Why is this movie fun?
The notion of global climate upheaval is very topical even nearly 50 years later. It is interesting how Guest reveals the larger off-camera story via tidbits and news leaks, much as a layman might learn of such things. Janet Munro does an excellent job as Jeanie.

Cold War Angle
Rivalry between the US and USSR are taken as the culprit that causes the crisis. Nukes cause the problem. Interestingly, it is also nukes which save the earth -- a very Cold War way of thinking.

Layman's View -- There is no all-knowing scientist to narrate in all the back story. There is no omniscient camera to watch the big events for us. Val Guest effectively reveals his story much as any of us might experience it. A news story here, a rumor there, but especially the inarguable consequences. The Daily Express newspapermen are only a tiny bit better informed than the lay public. This viewpoint makes DECF feel fresh.

Gray Yesterday -- Although all shot in black and white, the beginning few minutes of the movie are tinted sepia. This certainly conveys the scorching heat. When the flashback begins, the world becomes black and white again, but after the searing sepia, plain gray feels almost cool. This was a nice visual effect. When at the end, the story catches up to real time, the sepia returns.

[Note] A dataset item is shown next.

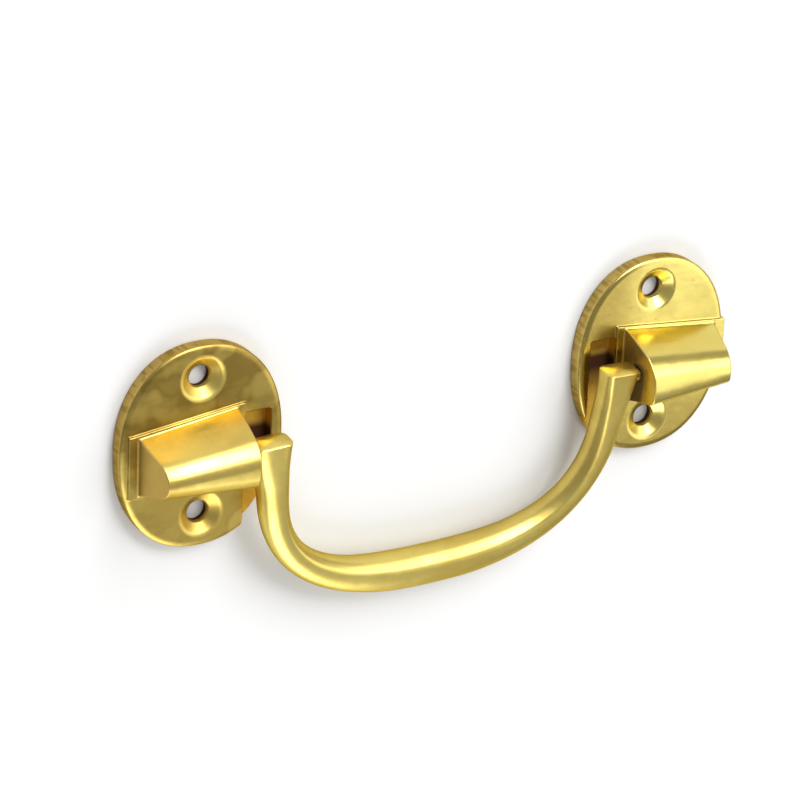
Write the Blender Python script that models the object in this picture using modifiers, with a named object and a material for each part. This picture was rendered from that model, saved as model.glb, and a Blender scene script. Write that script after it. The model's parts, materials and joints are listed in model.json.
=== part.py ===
"""Sash lift handle: two cast brackets with countersunk back plates, and a bow handle that swings between them.

The handle lies on its back: +X runs along the swing axis, +Y is up on the sash, and +Z points out of the
sash. The origin is midway between the two back plates, on the plane that they are screwed to.
"""

import math

import bmesh
import bpy
import numpy as np
from mathutils import Matrix, Vector

MM = 0.001

# Back plates
BRACKET_SPACING = 93.8 * MM
PLATE_HALF_WIDTH = 15.9 * MM
PLATE_HALF_HEIGHT = 19.1 * MM
PLATE_THICKNESS = 3.1 * MM
PLATE_SQUARENESS = 2.2
PLATE_RIM_ROUND = 0.4 * MM
PLATE_SIDES = 64

# Countersunk screw holes, one above and one below the block
SCREW_SPACING = 26.0 * MM
SCREW_HOLE_RADIUS = 2.0 * MM
COUNTERSINK_RADIUS = 4.0 * MM
COUNTERSINK_DEPTH = 1.45 * MM
HOLE_SIDES = 32

# Moulded blocks: each tapers from its inner end, next to the handle, to its outer end
BLOCK_INNER_X = -7.6 * MM
BLOCK_OUTER_X = 12.6 * MM
BLOCK_END_LEAN = 1.45 * MM
BLOCK_HEIGHT = (10.8 * MM, 9.4 * MM)
BLOCK_UPPER_FOOT = (6.6 * MM, 4.4 * MM)
BLOCK_UPPER_SHOULDER = (2.8 * MM, 1.4 * MM)
BLOCK_LOWER_SHOULDER = (-4.4 * MM, -3.3 * MM)
BLOCK_LOWER_FOOT = (-7.9 * MM, -6.9 * MM)
BLOCK_COVE_POWER = 1.3
BLOCK_NOSE_SQUARENESS = 3.0
BLOCK_STATIONS = 4
BLOCK_FOOT_OVERLAP = 0.6 * MM

# Low pad that each block stands on
PAD_HEIGHT = 0.5 * MM
PAD_INNER_X = -8.35 * MM
PAD_OUTER_X = 14.4 * MM
PAD_MARGIN = 0.4 * MM

# Slots that the handle's arms lie in, open at the bottom of each plate
SLOT_OUTER_X = -8.3 * MM
SLOT_INNER_X = -13.5 * MM
SLOT_TOP = 4.9 * MM
SLOT_FLOOR = 0.9 * MM

# Pivots
PIVOT_DROP = 0.7 * MM
PIVOT_HEIGHT = 8.3 * MM
PIN_RADIUS = 1.25 * MM
PIN_CLEARANCE = 0.1 * MM
PIN_IN_BLOCK = 8.0 * MM
PIN_IN_LUG = 3.6 * MM
PIN_SIDES = 24

# Bow handle: half of its centre line as (distance from the middle, drop below the pivot, radius)
BOW_HALF = (
    (35.4 * MM, 1.0 * MM, 2.1 * MM),
    (34.9 * MM, 6.5 * MM, 2.7 * MM),
    (34.7 * MM, 12.0 * MM, 2.85 * MM),
    (33.2 * MM, 17.0 * MM, 2.7 * MM),
    (30.1 * MM, 22.6 * MM, 2.6 * MM),
    (25.0 * MM, 27.0 * MM, 2.75 * MM),
    (18.0 * MM, 30.2 * MM, 3.0 * MM),
    (9.5 * MM, 31.9 * MM, 3.45 * MM),
    (0.0, 32.3 * MM, 3.6 * MM),
)
BOW_POINTS = 57
BOW_BEVEL_RESOLUTION = 3
BOW_REST_GAP = 0.03 * MM
LUG_OUTER_GAP = 0.5 * MM
LUG_WIDTH = 5.9 * MM
LUG_DEPTH = 4.5 * MM
LUG_ABOVE_PIVOT = 2.1 * MM
LUG_BELOW_PIVOT = 4.2 * MM
LUG_ROUND = 0.5 * MM

BRASS = (0.78, 0.57, 0.17, 1.0)
PIN_STEEL = (0.62, 0.52, 0.30, 1.0)


def clear_scene():
    """Remove everything that the open file holds."""
    for item in list(bpy.data.objects):
        bpy.data.objects.remove(item, do_unlink=True)


def new_collection(name):
    """Make a collection under the scene."""
    collection = bpy.data.collections.new(name)
    bpy.context.scene.collection.children.link(collection)
    return collection


def metal(name, colour, roughness):
    """Plain metal with one colour and one roughness."""
    material = bpy.data.materials.new(name)
    material.use_nodes = True
    shader = material.node_tree.nodes["Principled BSDF"]
    shader.inputs["Base Color"].default_value = colour
    shader.inputs["Metallic"].default_value = 1.0
    shader.inputs["Roughness"].default_value = roughness
    return material


def object_from_bmesh(name, shape, collection):
    """Turn a bmesh into a named object with outward faces."""
    bmesh.ops.recalc_face_normals(shape, faces=shape.faces)
    mesh = bpy.data.meshes.new(name)
    shape.to_mesh(mesh)
    shape.free()
    item = bpy.data.objects.new(name, mesh)
    collection.objects.link(item)
    return item


def mesh_from_curve(item, collection):
    """Replace a curve object with a welded mesh object of the same name and place."""
    graph = bpy.context.evaluated_depsgraph_get()
    mesh = bpy.data.meshes.new_from_object(item.evaluated_get(graph))
    shape = bmesh.new()
    shape.from_mesh(mesh)
    bmesh.ops.remove_doubles(shape, verts=shape.verts, dist=0.01 * MM)
    name = item.name
    place = item.matrix_world.copy()
    bpy.data.objects.remove(item, do_unlink=True)
    bpy.data.meshes.remove(mesh)
    welded = object_from_bmesh(name, shape, collection)
    welded.matrix_world = place
    return welded


def cylinder(name, collection, radius, x_from, x_to, y, z):
    """Cylinder along X between two places."""
    shape = bmesh.new()
    bmesh.ops.create_cone(shape, cap_ends=True, segments=PIN_SIDES, radius1=radius, radius2=radius,
                          depth=abs(x_to - x_from), matrix=Matrix.Rotation(math.pi / 2, 4, "Y"))
    bmesh.ops.translate(shape, verts=shape.verts, vec=Vector(((x_from + x_to) / 2, y, z)))
    return object_from_bmesh(name, shape, collection)


def box(name, collection, low, high):
    """Box between two corners."""
    shape = bmesh.new()
    bmesh.ops.create_cube(shape, size=1.0)
    size = [b - a for a, b in zip(low, high)]
    bmesh.ops.scale(shape, verts=shape.verts, vec=Vector(size))
    middle = [(a + b) / 2 for a, b in zip(low, high)]
    bmesh.ops.translate(shape, verts=shape.verts, vec=Vector(middle))
    return object_from_bmesh(name, shape, collection)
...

Munro Magic -- Janet Munro had an on-screen innocence and charm. She plays a more adult character in DECF, but projects a mix of confidence and vulnerability. She provides the reason to live, a new life, for the Peter Stenning character who feels there's nothing left to live for or care about. She saves him from his own self-destructive orbit. This is, perhaps, an analogy for the bigger picture. The earth will be saved too, just as Peter was.

Early Peace Signs -- Viewers will note the conspicuous presence of the "peace sign" on placards in the protesting crowds. The peace sign gained more fame in the late 60s as an anti-Vietnam War symbol, but it began as a British Nuclear Disarmament, anti-Cold War symbol in the late 50s.

Nukes to the Rescue -- Like so many Cold War films, nuclear weapons have a Jekyll and Hyde existence. Nukes are usually to blame for what went wrong. Curiously, nukes also play the hero in just as many films. In DECF, nuclear tests knock the world out of its orbit, but properly apply a few more blasts (presumably) sets it right again. In the confused logic of the Cold War era, nuclear weapons were both a demon and a savior. The subtle message was: we need our nukes.

Ambiguity Avoidance -- Guest had intended his movie to end on a more ambiguous note. Did the extra blasts do the job, or not? The newspapermen were ready for either. One press was set up to run "World Saved", while another press was set up to run "World Doomed". The American release, handled by AIP, added the pealing church bells at the end, perhaps on the model of how War of the Worlds ('53) ended. For American audiences (not usually fond of ambiguous endings), the suggestion was positive.

Bottom line? DECF is an excellent film, well written, well paced and well directed. It might be frustrating for people who need to see the primary action first-hand. For them, the human drama might seem annoying. For fans of mystery stories, the subtle way in which Guest reveals the story can be captivating. DECF is definitely worth watching.